The data below holds a line containing "plant.add(part(name, massSolid(shoot, fatLimbs), 'leaf'));" and a line containing "zip(*points))), Vector(map(max, zip(*points)))"; please quote exactly those two lines and every line between them, and nothing else.
━━ PROVIDED MATERIAL
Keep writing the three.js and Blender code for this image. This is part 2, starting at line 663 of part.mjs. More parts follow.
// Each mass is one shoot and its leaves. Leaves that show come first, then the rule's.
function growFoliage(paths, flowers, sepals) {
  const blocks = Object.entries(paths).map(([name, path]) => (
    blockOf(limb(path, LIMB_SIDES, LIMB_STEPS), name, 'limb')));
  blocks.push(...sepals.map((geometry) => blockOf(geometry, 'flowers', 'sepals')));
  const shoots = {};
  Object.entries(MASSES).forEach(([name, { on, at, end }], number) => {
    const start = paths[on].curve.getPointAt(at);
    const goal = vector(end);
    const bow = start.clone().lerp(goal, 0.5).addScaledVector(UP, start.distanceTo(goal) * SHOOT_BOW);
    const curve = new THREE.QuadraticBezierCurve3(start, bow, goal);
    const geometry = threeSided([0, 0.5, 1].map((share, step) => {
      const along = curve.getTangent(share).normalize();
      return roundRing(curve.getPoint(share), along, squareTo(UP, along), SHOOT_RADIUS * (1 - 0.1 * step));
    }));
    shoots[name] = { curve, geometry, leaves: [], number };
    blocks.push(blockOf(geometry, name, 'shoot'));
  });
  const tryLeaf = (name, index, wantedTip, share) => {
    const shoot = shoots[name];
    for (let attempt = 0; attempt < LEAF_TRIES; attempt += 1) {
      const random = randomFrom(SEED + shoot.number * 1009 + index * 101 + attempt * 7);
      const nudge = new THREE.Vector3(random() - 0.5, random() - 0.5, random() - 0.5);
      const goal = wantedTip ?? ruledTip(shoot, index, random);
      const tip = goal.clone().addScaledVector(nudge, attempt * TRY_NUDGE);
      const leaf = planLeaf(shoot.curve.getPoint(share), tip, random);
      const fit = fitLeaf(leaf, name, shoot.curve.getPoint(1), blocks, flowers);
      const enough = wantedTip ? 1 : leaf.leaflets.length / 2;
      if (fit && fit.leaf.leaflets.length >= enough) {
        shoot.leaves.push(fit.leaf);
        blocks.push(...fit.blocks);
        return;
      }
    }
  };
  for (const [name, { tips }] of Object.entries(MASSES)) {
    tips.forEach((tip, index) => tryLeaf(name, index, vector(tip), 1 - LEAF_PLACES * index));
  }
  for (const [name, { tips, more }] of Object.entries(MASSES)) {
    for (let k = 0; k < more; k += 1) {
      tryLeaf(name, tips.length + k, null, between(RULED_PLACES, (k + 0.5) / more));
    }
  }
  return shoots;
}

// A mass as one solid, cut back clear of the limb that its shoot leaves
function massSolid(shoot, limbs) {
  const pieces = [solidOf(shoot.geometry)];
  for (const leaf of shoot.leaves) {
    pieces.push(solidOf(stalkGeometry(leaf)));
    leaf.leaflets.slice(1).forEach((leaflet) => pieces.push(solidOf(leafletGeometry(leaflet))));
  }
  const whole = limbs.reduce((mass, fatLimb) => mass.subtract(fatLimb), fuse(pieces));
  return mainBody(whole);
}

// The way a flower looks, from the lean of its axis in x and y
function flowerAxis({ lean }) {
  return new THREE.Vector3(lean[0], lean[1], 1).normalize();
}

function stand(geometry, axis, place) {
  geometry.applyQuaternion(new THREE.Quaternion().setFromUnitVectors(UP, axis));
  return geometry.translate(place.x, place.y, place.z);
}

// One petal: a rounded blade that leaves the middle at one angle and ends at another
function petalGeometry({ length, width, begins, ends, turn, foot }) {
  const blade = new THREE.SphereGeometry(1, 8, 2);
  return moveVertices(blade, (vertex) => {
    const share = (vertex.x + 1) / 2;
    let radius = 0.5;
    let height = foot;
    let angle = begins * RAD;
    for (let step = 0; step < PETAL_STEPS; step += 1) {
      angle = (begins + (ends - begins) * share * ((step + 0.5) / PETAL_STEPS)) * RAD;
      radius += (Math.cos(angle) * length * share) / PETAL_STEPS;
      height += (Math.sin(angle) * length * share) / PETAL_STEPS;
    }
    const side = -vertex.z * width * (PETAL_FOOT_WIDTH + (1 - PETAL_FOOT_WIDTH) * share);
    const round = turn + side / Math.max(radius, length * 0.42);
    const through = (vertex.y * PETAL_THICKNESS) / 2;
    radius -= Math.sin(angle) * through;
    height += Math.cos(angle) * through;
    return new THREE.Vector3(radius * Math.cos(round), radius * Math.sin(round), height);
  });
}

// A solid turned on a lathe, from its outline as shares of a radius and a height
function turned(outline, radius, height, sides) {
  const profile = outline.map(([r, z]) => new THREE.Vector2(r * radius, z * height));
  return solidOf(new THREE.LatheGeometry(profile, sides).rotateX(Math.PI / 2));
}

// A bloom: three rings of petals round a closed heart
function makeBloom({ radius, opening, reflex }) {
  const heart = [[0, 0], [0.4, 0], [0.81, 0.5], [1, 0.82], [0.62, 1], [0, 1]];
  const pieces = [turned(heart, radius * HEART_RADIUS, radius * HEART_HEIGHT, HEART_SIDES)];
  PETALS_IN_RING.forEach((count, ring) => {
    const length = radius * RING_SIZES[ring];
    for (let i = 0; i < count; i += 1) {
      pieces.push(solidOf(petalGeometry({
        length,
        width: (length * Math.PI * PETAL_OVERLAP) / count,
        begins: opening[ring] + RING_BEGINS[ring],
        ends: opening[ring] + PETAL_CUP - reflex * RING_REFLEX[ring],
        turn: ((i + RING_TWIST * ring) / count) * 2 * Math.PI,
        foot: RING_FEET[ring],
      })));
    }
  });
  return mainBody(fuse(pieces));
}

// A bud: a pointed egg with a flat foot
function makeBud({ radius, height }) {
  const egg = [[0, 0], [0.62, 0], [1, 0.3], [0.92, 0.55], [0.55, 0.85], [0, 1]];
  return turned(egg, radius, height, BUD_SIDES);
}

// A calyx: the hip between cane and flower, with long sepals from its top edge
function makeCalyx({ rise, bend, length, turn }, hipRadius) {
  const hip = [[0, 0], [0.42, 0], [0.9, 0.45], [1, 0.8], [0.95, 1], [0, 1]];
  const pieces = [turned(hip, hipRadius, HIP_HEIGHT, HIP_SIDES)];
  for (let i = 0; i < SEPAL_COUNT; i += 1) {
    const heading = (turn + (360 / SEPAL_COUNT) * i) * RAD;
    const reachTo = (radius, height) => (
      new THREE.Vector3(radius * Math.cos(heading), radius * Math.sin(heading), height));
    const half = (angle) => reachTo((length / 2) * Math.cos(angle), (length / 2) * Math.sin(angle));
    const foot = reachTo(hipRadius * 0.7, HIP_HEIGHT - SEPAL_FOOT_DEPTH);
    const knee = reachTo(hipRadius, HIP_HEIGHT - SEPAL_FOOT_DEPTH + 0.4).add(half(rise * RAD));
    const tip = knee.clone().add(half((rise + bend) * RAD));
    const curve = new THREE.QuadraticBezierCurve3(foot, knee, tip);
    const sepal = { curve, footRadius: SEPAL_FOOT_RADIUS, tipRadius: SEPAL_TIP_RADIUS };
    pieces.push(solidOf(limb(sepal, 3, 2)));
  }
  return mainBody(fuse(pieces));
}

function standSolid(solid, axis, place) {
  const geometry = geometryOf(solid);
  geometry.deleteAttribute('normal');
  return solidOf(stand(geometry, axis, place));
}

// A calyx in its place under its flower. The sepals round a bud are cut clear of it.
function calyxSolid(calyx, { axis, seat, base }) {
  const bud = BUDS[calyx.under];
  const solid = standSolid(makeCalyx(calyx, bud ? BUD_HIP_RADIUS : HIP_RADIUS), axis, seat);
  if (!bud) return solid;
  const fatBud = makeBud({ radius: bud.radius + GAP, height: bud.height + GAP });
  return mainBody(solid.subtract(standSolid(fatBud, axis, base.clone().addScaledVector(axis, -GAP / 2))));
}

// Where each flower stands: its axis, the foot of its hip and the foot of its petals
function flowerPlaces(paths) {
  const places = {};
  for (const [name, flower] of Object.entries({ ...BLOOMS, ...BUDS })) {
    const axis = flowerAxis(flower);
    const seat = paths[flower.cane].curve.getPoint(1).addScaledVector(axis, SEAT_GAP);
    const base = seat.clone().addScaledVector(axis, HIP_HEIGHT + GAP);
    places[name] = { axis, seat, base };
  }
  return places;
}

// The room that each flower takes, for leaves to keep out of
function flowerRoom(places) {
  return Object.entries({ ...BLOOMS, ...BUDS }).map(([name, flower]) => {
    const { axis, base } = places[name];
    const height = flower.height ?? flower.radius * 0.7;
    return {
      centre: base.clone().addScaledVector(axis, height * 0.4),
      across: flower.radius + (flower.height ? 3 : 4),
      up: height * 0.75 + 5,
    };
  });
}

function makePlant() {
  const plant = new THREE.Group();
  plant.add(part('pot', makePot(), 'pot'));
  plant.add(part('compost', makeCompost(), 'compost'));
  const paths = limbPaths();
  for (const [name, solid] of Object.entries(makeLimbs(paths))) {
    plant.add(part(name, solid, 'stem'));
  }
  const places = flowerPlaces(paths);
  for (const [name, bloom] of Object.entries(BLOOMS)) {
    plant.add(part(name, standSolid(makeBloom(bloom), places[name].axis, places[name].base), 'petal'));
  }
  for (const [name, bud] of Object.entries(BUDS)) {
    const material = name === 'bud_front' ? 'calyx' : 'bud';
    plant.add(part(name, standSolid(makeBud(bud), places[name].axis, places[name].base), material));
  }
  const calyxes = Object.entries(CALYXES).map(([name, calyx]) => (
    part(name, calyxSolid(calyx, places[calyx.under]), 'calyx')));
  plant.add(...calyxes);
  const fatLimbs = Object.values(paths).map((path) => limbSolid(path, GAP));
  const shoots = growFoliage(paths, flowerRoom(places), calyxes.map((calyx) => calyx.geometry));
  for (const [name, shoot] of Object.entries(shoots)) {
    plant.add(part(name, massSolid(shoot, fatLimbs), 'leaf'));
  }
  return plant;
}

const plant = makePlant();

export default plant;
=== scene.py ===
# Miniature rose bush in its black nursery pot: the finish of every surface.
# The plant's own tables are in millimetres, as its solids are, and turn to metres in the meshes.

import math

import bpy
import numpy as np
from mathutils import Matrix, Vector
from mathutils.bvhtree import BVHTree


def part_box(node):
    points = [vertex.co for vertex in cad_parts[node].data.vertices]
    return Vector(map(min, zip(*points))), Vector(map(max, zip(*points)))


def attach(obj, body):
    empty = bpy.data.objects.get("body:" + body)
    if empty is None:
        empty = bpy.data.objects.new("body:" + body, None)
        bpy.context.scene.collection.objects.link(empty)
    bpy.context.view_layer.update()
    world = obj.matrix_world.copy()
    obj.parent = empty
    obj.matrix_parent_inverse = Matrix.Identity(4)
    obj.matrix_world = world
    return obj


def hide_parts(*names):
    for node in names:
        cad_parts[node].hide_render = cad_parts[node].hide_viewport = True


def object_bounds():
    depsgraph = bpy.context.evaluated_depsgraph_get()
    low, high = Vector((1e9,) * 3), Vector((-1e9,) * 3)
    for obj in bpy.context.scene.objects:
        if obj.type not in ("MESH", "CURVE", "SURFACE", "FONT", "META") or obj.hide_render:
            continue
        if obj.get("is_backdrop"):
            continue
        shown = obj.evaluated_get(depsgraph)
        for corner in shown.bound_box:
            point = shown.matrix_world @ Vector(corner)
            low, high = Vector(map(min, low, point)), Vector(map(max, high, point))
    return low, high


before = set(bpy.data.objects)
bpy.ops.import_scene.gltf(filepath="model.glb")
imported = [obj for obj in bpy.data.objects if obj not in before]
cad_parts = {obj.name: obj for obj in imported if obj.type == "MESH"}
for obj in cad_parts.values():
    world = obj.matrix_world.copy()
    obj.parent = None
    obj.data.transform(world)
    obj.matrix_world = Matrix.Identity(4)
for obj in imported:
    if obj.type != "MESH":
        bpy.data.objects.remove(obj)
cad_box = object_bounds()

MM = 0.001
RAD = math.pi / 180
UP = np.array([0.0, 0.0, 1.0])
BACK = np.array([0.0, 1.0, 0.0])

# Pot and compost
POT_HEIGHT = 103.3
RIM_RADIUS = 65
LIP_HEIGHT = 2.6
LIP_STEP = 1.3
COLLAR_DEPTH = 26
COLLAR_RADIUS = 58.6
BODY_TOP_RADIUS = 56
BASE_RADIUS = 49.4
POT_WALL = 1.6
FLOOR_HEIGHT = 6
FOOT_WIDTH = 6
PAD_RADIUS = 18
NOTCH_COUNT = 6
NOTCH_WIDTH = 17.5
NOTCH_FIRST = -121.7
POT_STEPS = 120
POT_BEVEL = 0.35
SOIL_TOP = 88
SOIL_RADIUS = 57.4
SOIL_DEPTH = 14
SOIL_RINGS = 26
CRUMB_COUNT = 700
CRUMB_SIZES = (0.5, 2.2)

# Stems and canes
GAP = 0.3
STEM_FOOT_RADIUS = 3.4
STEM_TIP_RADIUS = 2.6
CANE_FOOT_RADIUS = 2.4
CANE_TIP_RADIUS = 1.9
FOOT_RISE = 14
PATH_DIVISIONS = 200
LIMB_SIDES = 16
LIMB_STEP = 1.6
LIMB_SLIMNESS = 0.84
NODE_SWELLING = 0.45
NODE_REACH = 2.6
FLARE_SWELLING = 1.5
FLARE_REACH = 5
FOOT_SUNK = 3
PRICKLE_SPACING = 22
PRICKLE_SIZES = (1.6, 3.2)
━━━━
▶ [RESULT OF THIS TASK]
    plant.add(part(name, massSolid(shoot, fatLimbs), 'leaf'));
  }
  return plant;
}

const plant = makePlant();

export default plant;
=== scene.py ===
# Miniature rose bush in its black nursery pot: the finish of every surface.
# The plant's own tables are in millimetres, as its solids are, and turn to metres in the meshes.

import math

import bpy
import numpy as np
from mathutils import Matrix, Vector
from mathutils.bvhtree import BVHTree


def part_box(node):
    points = [vertex.co for vertex in cad_parts[node].data.vertices]
    return Vector(map(min, zip(*points))), Vector(map(max, zip(*points)))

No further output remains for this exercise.